→ **Work to do**: The answer is a single number: how many lines hold the string "where".

→ **Information supplied**:
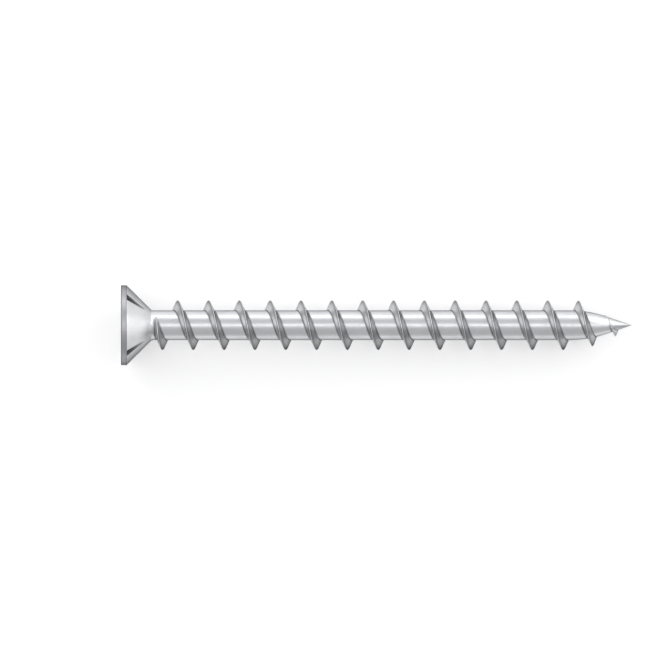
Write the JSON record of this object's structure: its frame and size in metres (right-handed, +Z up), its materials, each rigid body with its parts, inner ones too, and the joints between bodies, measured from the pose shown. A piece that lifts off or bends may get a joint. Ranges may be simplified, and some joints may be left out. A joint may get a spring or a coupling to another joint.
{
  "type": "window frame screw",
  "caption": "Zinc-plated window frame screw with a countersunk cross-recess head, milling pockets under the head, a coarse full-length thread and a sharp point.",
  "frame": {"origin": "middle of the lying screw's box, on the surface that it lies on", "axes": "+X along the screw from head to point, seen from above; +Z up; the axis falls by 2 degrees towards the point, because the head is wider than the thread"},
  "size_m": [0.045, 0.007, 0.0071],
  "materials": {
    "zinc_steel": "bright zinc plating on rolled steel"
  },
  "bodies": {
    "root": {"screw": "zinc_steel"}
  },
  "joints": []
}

---

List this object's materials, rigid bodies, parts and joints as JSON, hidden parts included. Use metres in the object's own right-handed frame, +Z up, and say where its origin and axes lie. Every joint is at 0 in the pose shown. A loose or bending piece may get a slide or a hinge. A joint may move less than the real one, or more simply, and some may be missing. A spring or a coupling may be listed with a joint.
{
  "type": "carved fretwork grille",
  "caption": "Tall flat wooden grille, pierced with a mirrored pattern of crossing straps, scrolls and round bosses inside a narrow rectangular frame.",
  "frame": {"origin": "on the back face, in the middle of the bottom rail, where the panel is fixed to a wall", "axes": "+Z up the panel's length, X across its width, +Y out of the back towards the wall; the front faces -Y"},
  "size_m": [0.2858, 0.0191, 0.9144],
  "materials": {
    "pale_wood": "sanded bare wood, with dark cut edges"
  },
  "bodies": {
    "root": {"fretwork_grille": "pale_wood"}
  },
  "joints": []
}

→ **Reply to the task**: 2